LUI E IL GIALLOROSSO - Ora che Bertolacci ha la possibilità di tornare a vestire la maglia giallorossa, il padre non si sbilancia, non vuole giudicare le sue scelte: «Per me è ininfluente, anche se non nascondo di essere tifoso della Roma, come lo è Andrea. Lui deve fare le sue scelte, il suo percorso e se vuole un consiglio glielo darò. E’ maturato in fretta, da quando decise di andare a giocarsi il posto a Lecce ed era appena maggiorenne, fresco di diploma. A scuola era un anno avanti, l’ha portata avanti fino a quando ha potuto. La madre lo ha aiutato molto in questo, a non abbattersi di fronte alla stanchezza fisica. La sera dopo gli allenamenti si addomerntava sui libri. A un genitore gli si stringe il cuore. Ricordo che a volte da ragazzino mi diceva: “Perché non posso fare la stessa vita dei miei coetanei?“. L’esperienza di Bertolacci può essere preziosa per i giovani che vogliono sfondare nel calcio: «Da sportivo e da genitore di un calciatore, voglio dire che a volte si creano aspettative dilatate e questo è sbagliato nella formazione di un ragazzo. Noi non abbiamo mai messo pressione ad Andrea. Quando non trovava spazio nelle giovanili della Roma io suggerii di tornare nella squadra del quartiere. Ma una dote di Andrea è la cattiveria agonistica, lo spirito di sacrificio nel raggiungere i traguardi. Anche a discapito della sua stessa vita, anche a costo di fare rinunce. Se lo vede mangiare a tavola...». Fabio Bertolacci per anni è stato un campione nel suo sport: «Nell’Offshore la differenza la fa la testa. Si corre sapendo che c’è un rischio calcolato, ma il rischio c’è. Purtroppo di motonautica si parla quando ci sono incidenti mortali, è uno sport spettacolare, ma anche in tv va solo dopo mezzanotte».

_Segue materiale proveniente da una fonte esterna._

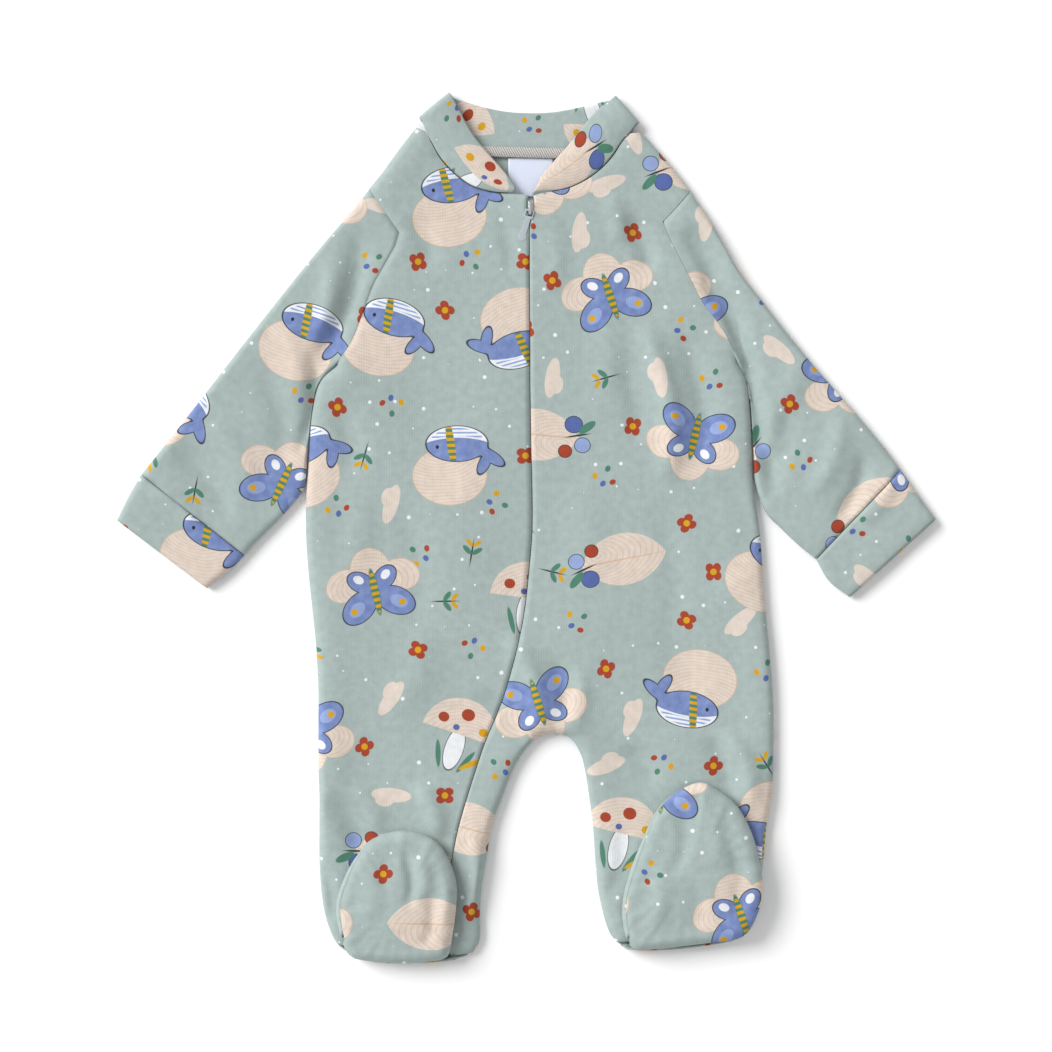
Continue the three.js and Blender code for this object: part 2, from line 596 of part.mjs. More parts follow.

ANEDDOTO - Andrea con la barca ha detto basta da bambino. «Gli piaceva venire con me, ma un giorno stavamo facendo il rodaggio dei motori davanti a Fiumicino, ho fatto quello che non si deve fare: mi sono dimenticato che era con me, la barca prese velocità e Andrea ebbe paura. Io sono volato un paio di volte e mi sono sempre salvato. E’ stato un segno del destino. Io non ho fatto il ciclista e Andrea non fa corse con le barche. Vediamo quello che faranno i suoi figli, speriamo che sia soprattutto un buon papà. Io lo seguirò in qualsiasi squadra, anche se allo stadio vado poche volte. Me lo sono goduto quando era in Primavera. Oggi le tensioni che provano questi ragazzi sono enormi. Andrea si è formato a Lecce e a Genova, una piazza tosta. Del suo futuro non so nulla, davvero. Lucci è un amico e un ottimo professionista, farà il massimo per Andrea».